Peut-être aussi Verlaine prit-il sa résolution, dont la vigueur contrastait avec sa faiblesse coutumière, dans un accès de surexcitation alcoolique. Naturellement il ne me prévint pas, et l’on en est réduit aux conjectures sur ce départ précipité, surprenant, sur cet abandon de Rimbaud et de l’Angleterre, qui devaient avoir, à bref délai, pour conséquence la querelle de Bruxelles, le coup de feu, le procès, et la condamnation.
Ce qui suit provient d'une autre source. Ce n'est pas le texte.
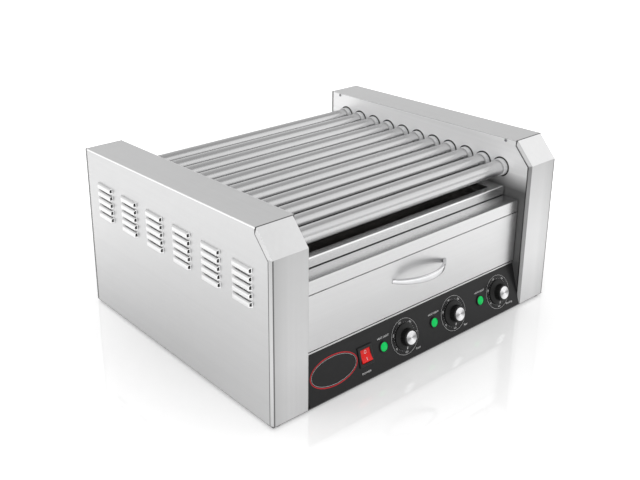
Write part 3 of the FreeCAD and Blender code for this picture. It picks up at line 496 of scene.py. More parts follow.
@dataclass(frozen=True)
class PlainMetal(Finish):
    """Metal without a grain: polished, zinc plated or dull, by its numbers."""

    label: str = "polished steel"
    colour: Colour = (0.86, 0.86, 0.87)
    roughness: Two = (0.08, 0.14)
    edge_radius: float = 0.4 * MM
    mottle: float = 0.08

    def shade(self, tree: Tree) -> Socket:
        """Metal with faint mottling and handling marks."""
        place = tree.place()
        marks = tree.effect(GROUPS.handling_marks(), Vector=place, Amount=1.0).outputs["Mask"]
        edges = tree.effect(GROUPS.eased_edges(), Radius=self.edge_radius)
        tone = tree.blend(marks, self.colour, scaled(self.colour, 1 - self.mottle))
        rough = tree.ramp(marks, 0.0, 1.0, *self.roughness)
        return tree.add(
            "BsdfPrincipled", Base_Color=tone, Metallic=1.0, Roughness=rough,
            Normal=edges.outputs["Normal"],
        ).outputs[0]


@dataclass(frozen=True)
class SpunMetal(Finish):
    """Disc turned on a lathe, with fine darker rings and a painted reflection: two darker wedges that
    stand for the fan of its glints.
    """

    label: str = "spun aluminium"
    colour: Colour = (0.74, 0.74, 0.75)
    dark: Colour = (0.05, 0.05, 0.05)
    roughness: float = 0.26
    fan: float = 0.42
    fan_power: float = 6.0
    spread: float = 0.8
    ring_count: float = 60.0
    ring_depth: float = 0.3
    deepest: float = 0.8

    def shade(self, tree: Tree) -> Socket:
        """Metal stretched round the disc, darker in fine rings, with two wedges of painted reflection."""
        flow = tree.add("Tangent", {"direction_type": "UV_MAP", "uv_map": "rings"})
        around = tree.add("UVMap", {"uv_map": "rings"}).outputs[0]
        turn, radius = (tree.add("SeparateXYZ", Vector=around).outputs[k] for k in ("X", "Y"))
        rings = tree.add(
            "TexNoise", {"noise_dimensions": "1D"}, W=radius, Scale=self.ring_count, Detail=2.0
        ).outputs["Fac"]
        # Painted reflection: two darker wedges fixed round the disc.
        wave = tree.maths("ABSOLUTE", tree.maths("COSINE", tree.product(turn, 2 * math.pi)))
        wedge = tree.product(tree.maths("POWER", wave, self.fan_power), 1 - self.fan)
        both = tree.maths("ADD", wedge, tree.product(rings, self.ring_depth))
        tone = tree.blend(tree.maths("MINIMUM", both, self.deepest), self.colour, self.dark)
        return tree.add(
            "BsdfPrincipled", Base_Color=tone, Metallic=1.0, Roughness=self.roughness,
            Anisotropic=self.spread, Tangent=flow.outputs[0],
        ).outputs[0]


@dataclass(frozen=True)
class Moulded(Finish):
    """Moulded plastic, rubber, print or paint, by its numbers.

    Dust lightens the colour by a share and by a plain amount.
    """

    label: str = "black plastic"
    colour: Colour = (0.008, 0.008, 0.0085)
    roughness: Two = (0.36, 0.48)
    shine: float = 0.3
    grain: float = 0.1
    density: float = 2500.0
    coat: float = 0.0
    coat_roughness: float = 0.08
    edge_radius: float = 0.35 * MM
    grain_depth: float = 0.03 * MM
    dust: Two = (1.15, 0.004)
    glow: float = 0.0

    def shade(self, tree: Tree) -> Socket:
        """Pebbled skin with a little dust in its tone."""
        place = tree.place()
        skin = tree.effect(GROUPS.moulded_grain(), Vector=place, Density=self.density)
        edges = tree.effect(GROUPS.eased_edges(), Radius=self.edge_radius)
        tone = tree.blend(skin.outputs["Tone"], self.colour, scaled(self.colour, *self.dust))
        rough = tree.ramp(skin.outputs["Tone"], 0.0, 1.0, *self.roughness)
        bump = tree.add(
            "Bump", Strength=self.grain, Distance=self.grain_depth,
            Height=skin.outputs["Height"], Normal=edges.outputs["Normal"],
        )
        body = tree.add(
            "BsdfPrincipled", Base_Color=tone, Roughness=rough, Normal=bump.outputs[0],
            Coat_Weight=self.coat, Coat_Roughness=self.coat_roughness, Specular_IOR_Level=self.shine,
        )
        # Painted glow: the part's own colour is added as light.
        if self.glow:
            tree.feed(body, "Emission Color", (*self.colour, 1.0))
            tree.feed(body, "Emission Strength", self.glow)
        return body.outputs[0]


def ink(label: str, colour: Colour, roughness: Two = (0.4, 0.5)) -> Moulded:
    """Finish of a print in one colour."""
    return Moulded(label=label, colour=colour, roughness=roughness, grain=0.02)


WHITE_INK = ink("white ink", (0.8, 0.8, 0.8), (0.45, 0.55))
RED_INK = ink("red ink", (0.62, 0.02, 0.03))
POINTER_INK = ink("pointer ink", (0.85, 0.85, 0.85))
ROCKER_INK = ink("rocker ink", (0.85, 0.85, 0.85))
SHADE = Moulded("housing shade", (0.03, 0.03, 0.03), (0.7, 0.8))
# Black finish for the rings that stand for the painted shade round the bush collars.
COLLAR_SHADE = Moulded("seal rubber", (0.012, 0.012, 0.012), (0.6, 0.7))


def settle(
    piece: Piece, finish: Finish, body: str, stands_for: str | None = None
) -> None:
    """Dress a new piece, make it ride on its body, and report it.

    Args:
        piece: The piece, at its place.
        finish: Its finish.
        body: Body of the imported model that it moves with.
        stands_for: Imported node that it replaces, or None.
    """
    finish.dress([piece])
    if stands_for:
        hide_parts(stands_for)
    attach(piece, body)
    LOG.info("made %s", piece.name)


# ----------------------------------------------------------------- mesh helpers
def linked(name: str, data: Any) -> Piece:
    """Make an object of data and link it to the scene."""
    made = bpy.data.objects.new(name, data)
    bpy.context.scene.collection.objects.link(made)
    return made


def rows_of(x: Any, y: Any, z: Any = 0.0) -> np.ndarray:
    """Rows of x, y, z from arrays or numbers that are spread to one shape."""
    return np.stack(np.broadcast_arrays(x, y, z), axis=-1).reshape(-1, 3)


def piece_from(
    name: str, points: np.ndarray, faces: np.ndarray | list[Sequence[int]], smooth: bool = True
) -> Piece:
    """Make an object at the origin from points and faces.

    Args:
        name: Name of the piece.
        points: One row of x, y, z for each vertex, in metres.
        faces: Vertex numbers of each face.
        smooth: Whether the faces are shaded smooth.

    Returns:
        The linked object.
    """
    mesh = bpy.data.meshes.new(name)
    rows = faces.tolist() if isinstance(faces, np.ndarray) else faces
    mesh.from_pydata(points.reshape(-1, 3).tolist(), [], rows)
    mesh.polygons.foreach_set("use_smooth", np.full(len(rows), smooth))
    mesh.update()
    return linked(name, mesh)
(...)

L’état psychologique de Verlaine à cette époque était douloureux, presque morbide. Il détestait et adorait sa femme, ai-je dit. Selon les phases de sa cérébralité, il l’invoquait, il la désirait, ou bien il la maudissait et l’accablait, à distance, de reproches et d’injures. Il lui écrivit, dans un de ces moments de bienveillance et de nostalgie conjugale. Il la suppliait de venir le rejoindre à Bruxelles. Il promettait de ne donner prise, par la suite, à aucun reproche. Il ajoutait qu’il se tuerait si sa femme ne répondait pas à son appel. Probablement pour la décider, il lui annonça qu’il ne verrait plus Rimbaud, qu’il irait seul en Belgique.